Qualified tuition plans, also called 529 plans, allow you to save money in a tax-sheltered account, which means you won't pay taxes as it grows. Unlike Coverdell education savings accounts, 529 plans don't have an age limit, so you can use the money for educational expenses no matter what your age. However, if you don't use the proceeds for qualified expenses, you'll have to pay extra taxes and potentially penalties, too.
Qualified expenses include tuition, fees and supplies incurred while attending an eligible educational institution, which includes colleges, trade schools and graduate schools. You can also count room and board if the student attends at least half-time. The half-time designation is based on the number of credit hours taken by the student and the number of credit hours deemed full-time by the school. Room and board costs equal the larger of the amount specified in the cost of attendance by the school or the actual cost, if the student lives on campus.

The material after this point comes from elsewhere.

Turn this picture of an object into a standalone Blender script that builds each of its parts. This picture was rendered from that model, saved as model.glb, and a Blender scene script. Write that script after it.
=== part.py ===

Qualified Expense Reductions
You must reduce your qualified expenses by tax-free aid, like scholarships and Pell grants, you use to fund your educational expenses. You also have to take out any costs used to claim a tax benefit for education, such as the American opportunity credit, lifetime learning credit or the tuition and fees deduction. For example, if the student has $30,000 in qualified expenses but has a $10,000 scholarship and uses $4,000 to claim the American opportunity credit, the student only has $16,000 left of qualified expenses.
Proceeds from 529 plans used for qualified educational expenses come out fully tax-free, including any earnings portion of the distribution. If you don't use the proceeds on qualified expenses, you'll still get the contributions portion of your withdrawal out tax-free, but the earnings will be taxed and, unless an exception applies, hit with an additional 10 percent tax penalty. For example, if you have a non-qualified distribution of $10,000 and $7,000 was contributions, you'll pay taxes on the $3,000 of earnings and, unless an exception applies, a $300 tax penalty.
If all or a portion of the earnings are taxable, the beneficiary taking the distribution from the 529 plan pays the taxes and penalties. For example, if you created a 529 plan for your son and he takes a non-qualified distribution, he has to include the income and penalties on his income taxes. However, if you're the beneficiary of the 529 plan and you take the non-qualified distributions, the extra income and penalties apply to your tax return.